### [Task brief]
Every line below that contains "axes" is to be copied.

** begin Raw data **

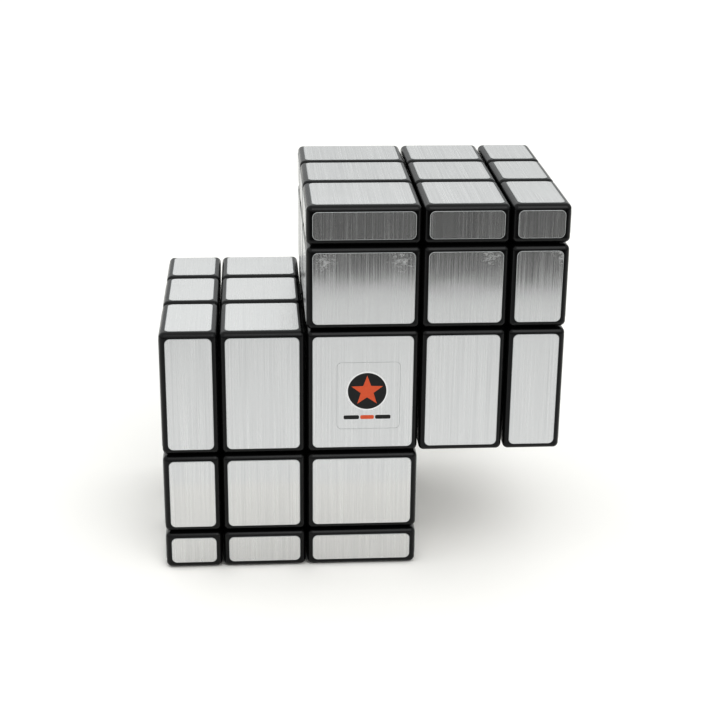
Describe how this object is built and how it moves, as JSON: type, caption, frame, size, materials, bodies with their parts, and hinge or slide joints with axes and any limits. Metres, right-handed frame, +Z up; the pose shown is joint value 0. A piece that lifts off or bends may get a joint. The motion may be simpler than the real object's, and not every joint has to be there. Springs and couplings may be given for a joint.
{
  "type": "twisty puzzle cube",
  "caption": "Two mirror-block twisty cubes joined along a shared column of blocks, in black plastic with brushed silver foil faces; the layers turn on inner cores.",
  "frame": {"origin": "on the ground, under the middle of the overall box, with the puzzle solved and standing on the lower cube", "axes": "+X to the right, towards the upper cube; +Y to the back; +Z up. The front face looks along -Y."},
  "size_m": [0.089, 0.057, 0.085],
  "materials": {
    "block_plastic": "black moulded plastic with a satin gloss",
    "brushed_foil": "silver foil film, finely brushed",
    "core_plastic": "plain moulded plastic, self-lubricating",
    "zinc_steel": "bright zinc-plated steel",
    "spring_steel": "drawn spring wire"
  },
  "bodies": {
    "joined_layers": {"foils_joined_layers": "brushed_foil", "lower_centre_top": "block_plastic", "lower_corner_left_back_top": "block_plastic", "lower_corner_left_front_top": "block_plastic", "lower_edge_back_top": "block_plastic", "lower_edge_front_top": "block_plastic", "lower_edge_left_top": "block_plastic", "shared_corner_back": "block_plastic", "shared_corner_front": "block_plastic", "shared_edge_middle": "block_plastic", "upper_centre_left": "block_plastic", "upper_corner_left_back_top": "block_plastic", "upper_corner_left_front_top": "block_plastic", "upper_edge_left_back": "block_plastic", "upper_edge_left_front": "block_plastic", "upper_edge_left_top": "block_plastic"},
    "lower_middle_layer": {"foils_lower_middle_layer": "brushed_foil", "lower_centre_back": "block_plastic", "lower_centre_front": "block_plastic", "lower_centre_left": "block_plastic", "lower_centre_right": "block_plastic", "lower_core": "core_plastic", "lower_core_screws": "zinc_steel", "lower_core_springs": "spring_steel", "lower_edge_left_back": "block_plastic", "lower_edge_left_front": "block_plastic", "lower_edge_right_back": "block_plastic", "lower_edge_right_front": "block_plastic"},
    "lower_bottom_layer": {"foils_lower_bottom_layer": "brushed_foil", "lower_centre_bottom": "block_plastic", "lower_corner_left_back_bottom": "block_plastic", "lower_corner_left_front_bottom": "block_plastic", "lower_corner_right_back_bottom": "block_plastic", "lower_corner_right_front_bottom": "block_plastic", "lower_edge_back_bottom": "block_plastic", "lower_edge_front_bottom": "block_plastic", "lower_edge_left_bottom": "block_plastic", "lower_edge_right_bottom": "block_plastic"},
    "upper_middle_layer": {"foils_upper_middle_layer": "brushed_foil", "upper_centre_back": "block_plastic", "upper_centre_bottom": "block_plastic", "upper_centre_front": "block_plastic", "upper_centre_top": "block_plastic", "upper_core": "core_plastic", "upper_core_screws": "zinc_steel", "upper_core_springs": "spring_steel", "upper_edge_back_bottom": "block_plastic", "upper_edge_back_top": "block_plastic", "upper_edge_front_bottom": "block_plastic", "upper_edge_front_top": "block_plastic"},
    "upper_right_layer": {"foils_upper_right_layer": "brushed_foil", "upper_centre_right": "block_plastic", "upper_corner_right_back_bottom": "block_plastic", "upper_corner_right_back_top": "block_plastic", "upper_corner_right_front_bottom": "block_plastic", "upper_corner_right_front_top": "block_plastic", "upper_edge_right_back": "block_plastic", "upper_edge_right_bottom": "block_plastic", "upper_edge_right_front": "block_plastic", "upper_edge_right_top": "block_plastic"}
  },
  "joints": [
    {"name": "lower_middle_turn", "type": "hinge", "parent": "joined_layers", "child": "lower_middle_layer", "pos_m": [-0.022, 0.002, 0.0185], "axis": [0, 0, 1], "continuous": true},
    {"name": "lower_bottom_turn", "type": "hinge", "parent": "lower_middle_layer", "child": "lower_bottom_layer", "pos_m": [-0.022, 0.002, 0.0185], "axis": [0, 0, 1], "continuous": true},
    {"name": "upper_middle_turn", "type": "hinge", "parent": "joined_layers", "child": "upper_middle_layer", "pos_m": [0.022, 0.002, 0.0665], "axis": [1, 0, 0], "continuous": true},
    {"name": "upper_right_turn", "type": "hinge", "parent": "upper_middle_layer", "child": "upper_right_layer", "pos_m": [0.022, 0.002, 0.0665], "axis": [1, 0, 0], "continuous": true}
  ]
}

** end Raw data **

### [Result of this exercise]
Describe how this object is built and how it moves, as JSON: type, caption, frame, size, materials, bodies with their parts, and hinge or slide joints with axes and any limits. Metres, right-handed frame, +Z up; the pose shown is joint value 0. A piece that lifts off or bends may get a joint. The motion may be simpler than the real object's, and not every joint has to be there. Springs and couplings may be given for a joint.
  "frame": {"origin": "on the ground, under the middle of the overall box, with the puzzle solved and standing on the lower cube", "axes": "+X to the right, towards the upper cube; +Y to the back; +Z up. The front face looks along -Y."},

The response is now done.